Маленькая шпаргалка: Елена Скульская (р 1950, Таллинн) — поэт, прозаик, эссеист, культурный обозреватель, критик, журналист, драматург, театральный режиссер, организатор фестиваля «Дни Довлатова в Таллинне», руководитель театральной студии «Поэтическое содружество».

Премии и признание:
Кавалер ордена Белой Звезды IV степени, Премия эстонского ежемесячника KesKus (1999, лауреат в номинации «Лучший журналист года»),
Международный литературный конкурс «Русская премия» (2007, лауреат в номинации «Малая проза» — за сборник рассказов «Любовь»),
Премия фонда «Эстонский капитал культуры» (2006, 2014, 2017),
Премия Эстонского Союза журналистов Hea sõna (2011),
Литературная премия «Русский Букер» (2014, финалист — за роман «Мраморный лебедь»),
Ежегодная литературная премия журнала «Звезда» (2015, лауреат в номинации «Лучший роман» — за роман «Мраморный лебедь»). — И. К.


ИГОРЬ КОТЮХ: Вы долгие годы являетесь медиаперсоной и, вероятно, самым известным русскоязычным писателем в Эстонии. Политики и общественные деятели, журналисты и люди из мира театра, педагоги и музейные работники — легко соединят Ваше имя с титулом «писатель». Однако далеко не каждый из них знаком с Вашей биографией и Вашими книгами. Как Вы относитесь к вырастающему отсюда противоречию «знают, но не знают»? Почему для Вас важно быть властителем дум в СМИ?

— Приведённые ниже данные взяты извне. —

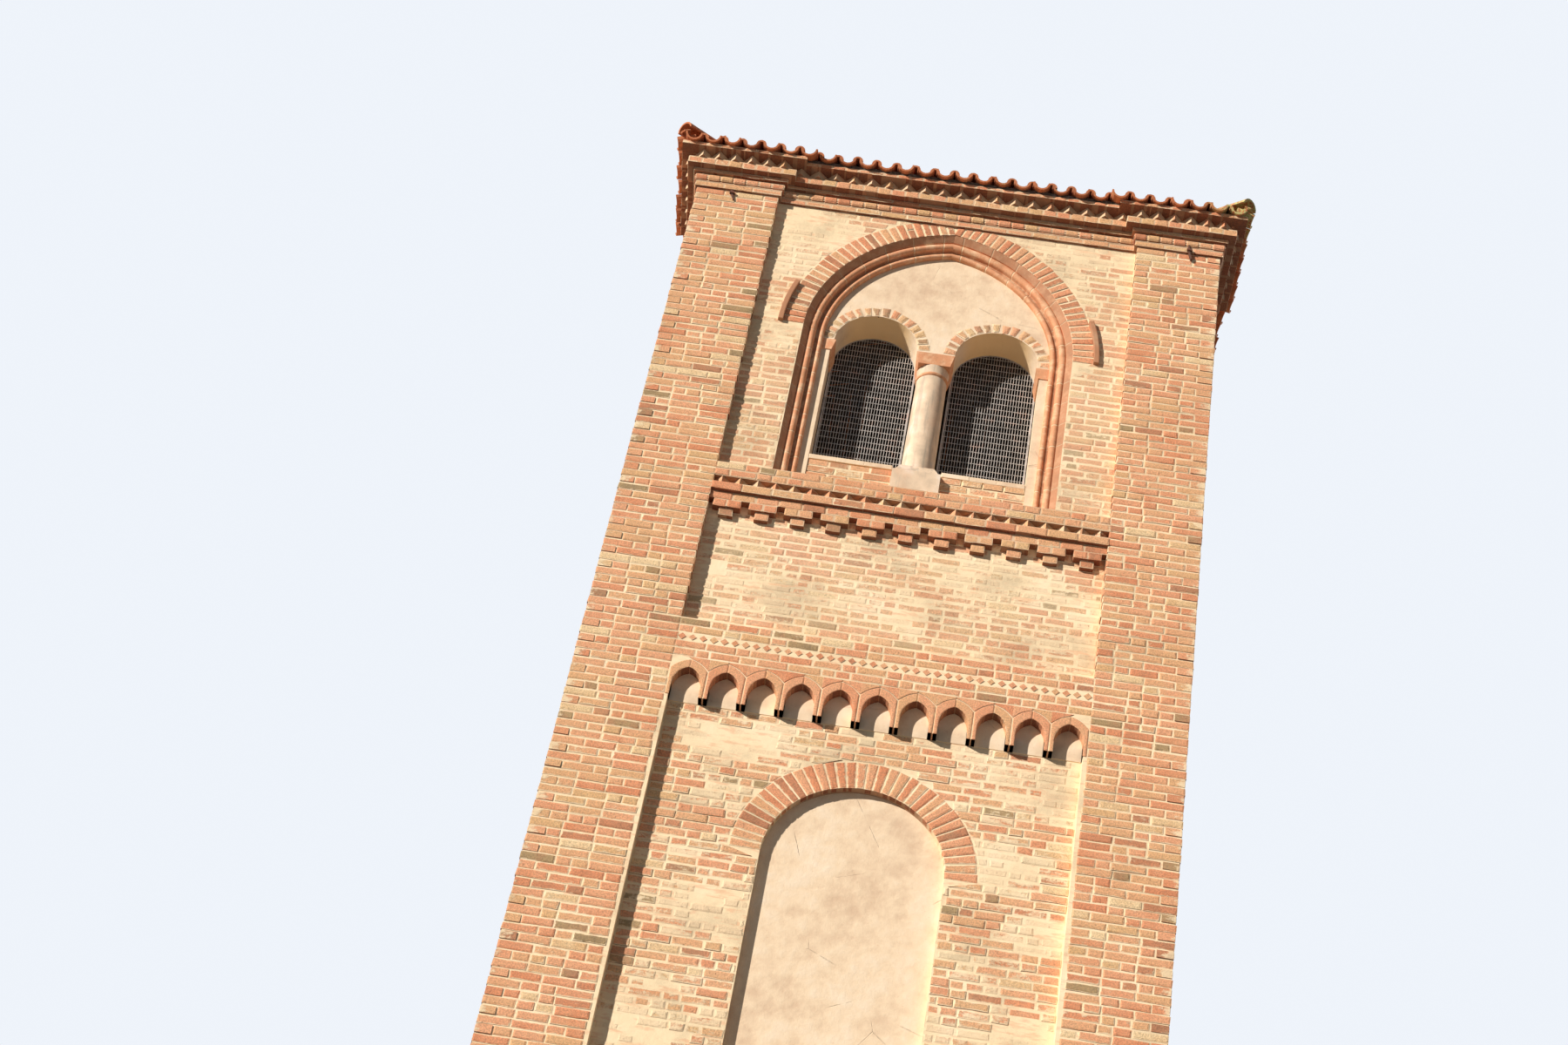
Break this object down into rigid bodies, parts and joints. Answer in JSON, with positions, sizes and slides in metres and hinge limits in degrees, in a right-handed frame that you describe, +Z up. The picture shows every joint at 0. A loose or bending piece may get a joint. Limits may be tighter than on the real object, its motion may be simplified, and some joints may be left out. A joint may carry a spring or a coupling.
{
  "type": "bell tower",
  "caption": "Square brick bell tower with corner pilasters, arcaded bands, twin arched belfry lights on each side, a moulded cornice and a low hipped tile roof.",
  "frame": {"origin": "on the ground at the middle of the square plan", "axes": "+Z up along the height, the front face looks towards -Y, +X to the right of the front"},
  "size_m": [5.6, 5.6, 21.9558],
  "materials": {
    "pier_brick": "weathered salmon brick with cream recessed mortar",
    "panel_brick": "brick smeared with cream mortar",
    "arch_brick": "radial brick with cream joints",
    "cornice_brick": "weathered brick",
    "terracotta": "moulded terracotta",
    "plaster": "old lime plaster",
    "light_stone": "smooth light stone",
    "wire": "weathered wire mesh",
    "roof_tile": "mossy terracotta roof tile",
    "floor_wood": "aged boards"
  },
  "bodies": {
    "root": {"front_left_pier": "pier_brick", "front_right_pier": "pier_brick", "back_right_pier": "pier_brick", "back_left_pier": "pier_brick", "front_lower_wall": "panel_brick", "right_lower_wall": "panel_brick", "back_lower_wall": "panel_brick", "left_lower_wall": "panel_brick", "relieving_arches": "arch_brick", "blind_window_infills": "plaster", "arcade_bands": "terracotta", "front_middle_wall": "panel_brick", "right_middle_wall": "panel_brick", "back_middle_wall": "panel_brick", "left_middle_wall": "panel_brick", "string_courses": "cornice_brick", "front_belfry_wall": "panel_brick", "right_belfry_wall": "panel_brick", "back_belfry_wall": "panel_brick", "left_belfry_wall": "panel_brick", "window_arch_rings": "arch_brick", "window_surrounds": "terracotta", "hood_stubs": "terracotta", "tympana": "plaster", "window_jambs": "plaster", "jamb_imposts": "terracotta", "window_sills": "panel_brick", "window_columns": "light_stone", "column_rings": "terracotta", "column_capitals": "terracotta", "column_bases": "light_stone", "cornice_lower_course": "cornice_brick", "cornice_round_course": "cornice_brick", "cornice_thin_course": "cornice_brick", "cornice_thick_course": "cornice_brick", "cornice_sawtooth": "cornice_brick", "eaves_course": "cornice_brick", "front_roof": "roof_tile", "right_roof": "roof_tile", "back_roof": "roof_tile", "left_roof": "roof_tile", "hip_caps": "roof_tile", "belfry_floor": "floor_wood"}
  },
  "joints": []
}
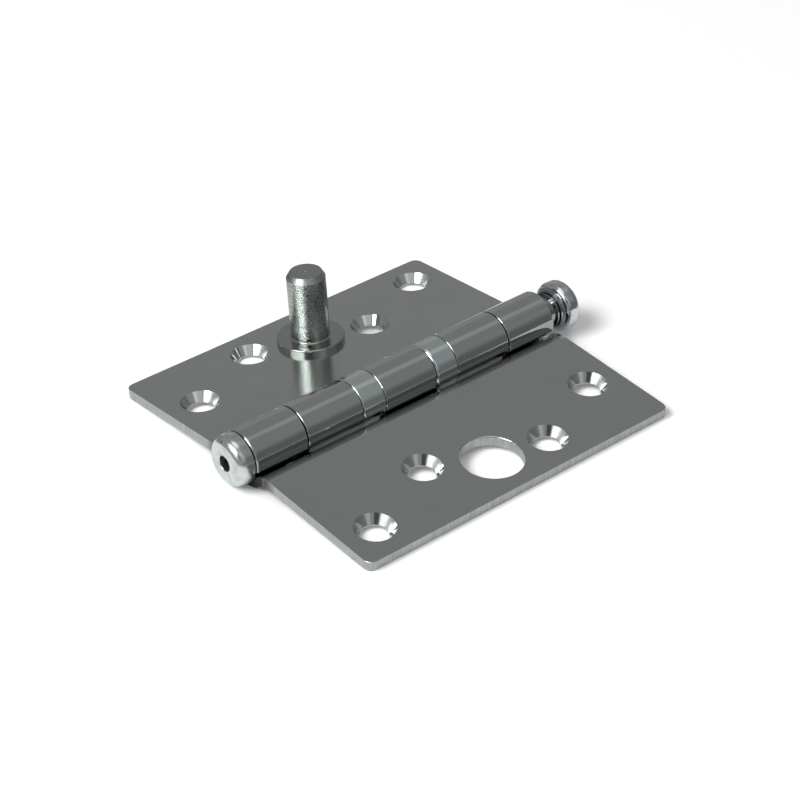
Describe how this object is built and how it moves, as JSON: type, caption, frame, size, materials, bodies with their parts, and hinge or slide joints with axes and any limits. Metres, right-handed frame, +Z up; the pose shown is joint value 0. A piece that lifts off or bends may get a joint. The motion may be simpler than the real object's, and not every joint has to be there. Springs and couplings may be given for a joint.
{
  "type": "ball bearing butt hinge",
  "caption": "Square butt hinge with a loose pin, ball bearings in the barrel, countersunk leaves and a security stud that enters a hole in the other leaf when it shuts.",
  "frame": {"origin": "on the pin axis, at the middle of the leaves' height", "axes": "+Y along the pin to its head, +X to the leaf with the large hole, +Z up from the leaves' backs to their faces"},
  "size_m": [0.0886, 0.1026, 0.0219],
  "materials": {
    "leaf_steel": "polished, slightly hazy face with satin sheared edges",
    "plated_cap": "bright zinc plate",
    "stud_steel": "turned and zinc plated, satin",
    "sleeve_steel": "drawn and polished",
    "bearing_steel": "hardened and ground"
  },
  "bodies": {
    "hole_leaf": {"hole_leaf": "leaf_steel", "bottom_plug": "plated_cap", "bearing_1_upper_race": "bearing_steel", "bearing_2_lower_race": "bearing_steel", "bearing_2_sleeve": "sleeve_steel"},
    "stud_leaf": {"stud_leaf": "leaf_steel", "security_stud": "stud_steel", "bearing_1_lower_race": "bearing_steel", "bearing_1_sleeve": "sleeve_steel", "bearing_2_upper_race": "bearing_steel"},
    "hinge_pin": {"hinge_pin": "plated_cap"},
    "balls_1": {"bearing_1_ball_01": "bearing_steel", "bearing_1_ball_02": "bearing_steel", "bearing_1_ball_03": "bearing_steel", "bearing_1_ball_04": "bearing_steel", "bearing_1_ball_05": "bearing_steel", "bearing_1_ball_06": "bearing_steel", "bearing_1_ball_07": "bearing_steel", "bearing_1_ball_08": "bearing_steel", "bearing_1_ball_09": "bearing_steel", "bearing_1_ball_10": "bearing_steel", "bearing_1_ball_11": "bearing_steel", "bearing_1_ball_12": "bearing_steel", "bearing_1_ball_13": "bearing_steel", "bearing_1_ball_14": "bearing_steel", "bearing_1_ball_15": "bearing_steel", "bearing_1_ball_16": "bearing_steel", "bearing_1_ball_17": "bearing_steel", "bearing_1_ball_18": "bearing_steel"},
    "balls_2": {"bearing_2_ball_01": "bearing_steel", "bearing_2_ball_02": "bearing_steel", "bearing_2_ball_03": "bearing_steel", "bearing_2_ball_04": "bearing_steel", "bearing_2_ball_05": "bearing_steel", "bearing_2_ball_06": "bearing_steel", "bearing_2_ball_07": "bearing_steel", "bearing_2_ball_08": "bearing_steel", "bearing_2_ball_09": "bearing_steel", "bearing_2_ball_10": "bearing_steel", "bearing_2_ball_11": "bearing_steel", "bearing_2_ball_12": "bearing_steel", "bearing_2_ball_13": "bearing_steel", "bearing_2_ball_14": "bearing_steel", "bearing_2_ball_15": "bearing_steel", "bearing_2_ball_16": "bearing_steel", "bearing_2_ball_17": "bearing_steel", "bearing_2_ball_18": "bearing_steel"}
  },
  "joints": [
    {"name": "leaf_swing", "type": "hinge", "parent": "hole_leaf", "child": "stud_leaf", "pos_m": [0, 0, 0], "axis": [0, 1, 0], "range_deg": [-101, 188.11]},
    {"name": "pin_slide", "type": "slide", "parent": "hole_leaf", "child": "hinge_pin", "axis": [0, 1, 0], "range_m": [-0.003, 0.08]},
    {"name": "balls_1_orbit", "type": "hinge", "parent": "hole_leaf", "child": "balls_1", "pos_m": [0, 0, 0], "axis": [0, 1, 0], "range_deg": [-53, 95]},
    {"name": "balls_2_orbit", "type": "hinge", "parent": "hole_leaf", "child": "balls_2", "pos_m": [0, 0, 0], "axis": [0, 1, 0], "range_deg": [-53, 95]}
  ],
  "couplings": [
    {"joint": "balls_1_orbit", "follows": "leaf_swing", "ratio": 0.5},
    {"joint": "balls_2_orbit", "follows": "leaf_swing", "ratio": 0.5}
  ]
}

ЕЛЕНА СКУЛЬСКАЯ: Я обожаю журналистику (в отличие от большинства писателей) — газетную, телевизионную, радиожурналистику, обожаю эту летучую, переменчивую, отчасти циничную, отчасти страстную профессию, с которой связана уже около 50-ти лет. Меня не хотели после университета принимать нигде на работу, я производила впечатление слишком легкомысленного существа. Считалось, что за меня так хорошо пишет папа. И вот однажды главный редактор «Советской Эстонии» — высмеянный Довлатовым Туронок — сказал: «За такую крохотную зарплату нам будет писать Григорий Скульский? Отлично! Возьмем его дочку!» И двадцать лет я провела в этой газете, где встретилась с Довлатовым и многими прекрасными писателями, артистами, художниками, у которых брала интервью, которым устраивала у нас в газете выступления — например, Алексею Герману, на встречу с которым пришло 9 человек. Со многими знаменитостями сдружилась и переписывалась.
Правда, я не вступила в коммунистическую партию, то есть всегда работала под чьим-то началом, и Этэри Кекелидзе, которая заведовала отделом культуры, предложила даже однажды Туронку, чтобы он запретил мне писать стихи, поскольку это несовместимо с обликом партийного журналиста. Хочу отдать должное Туронку, он ее осадил…
А потом мне всегда попадались отменные редакторы — они могли как угодно ко мне относиться, но никогда не выражали недовольства моей работой. И сейчас я сотрудничаю с обеими редакциями Postimees, Новой газетой, Радио 4, вела пять лет передачу на телевидении «Батарея», где моими партнерами были Юку-Калле Райд, Юллар Сааремяэ, Юри Аарма, а продюсером Эне-Марис Тали; всё это мне — в радость. Конечно, мое лицо примелькалось. Но книги мои читают совсем другие люди, те, что, может быть, вовсе не читают газет. Да и пишу я книги совсем не так, как пишу газетные материалы, это как бы два разных человека, которые плохо знакомы. Я знаю, что у меня есть эстонские читатели, есть читатели в России, самый большой читательский успех сопутствовал моему роману «Мраморный лебедь» — не только потому, что он был награжден разными премиями, но и потому, что он многих раздражил, задел или, напротив, очень тронул. Мне нравится вызывать своей прозой ярость тех, кто меня оскорбил. И благодарность тех, кого я люблю. И тех и других довольно много, а есть еще просто читатели, которым интересно распутывать перекрученнные нити моей прозы и стихов.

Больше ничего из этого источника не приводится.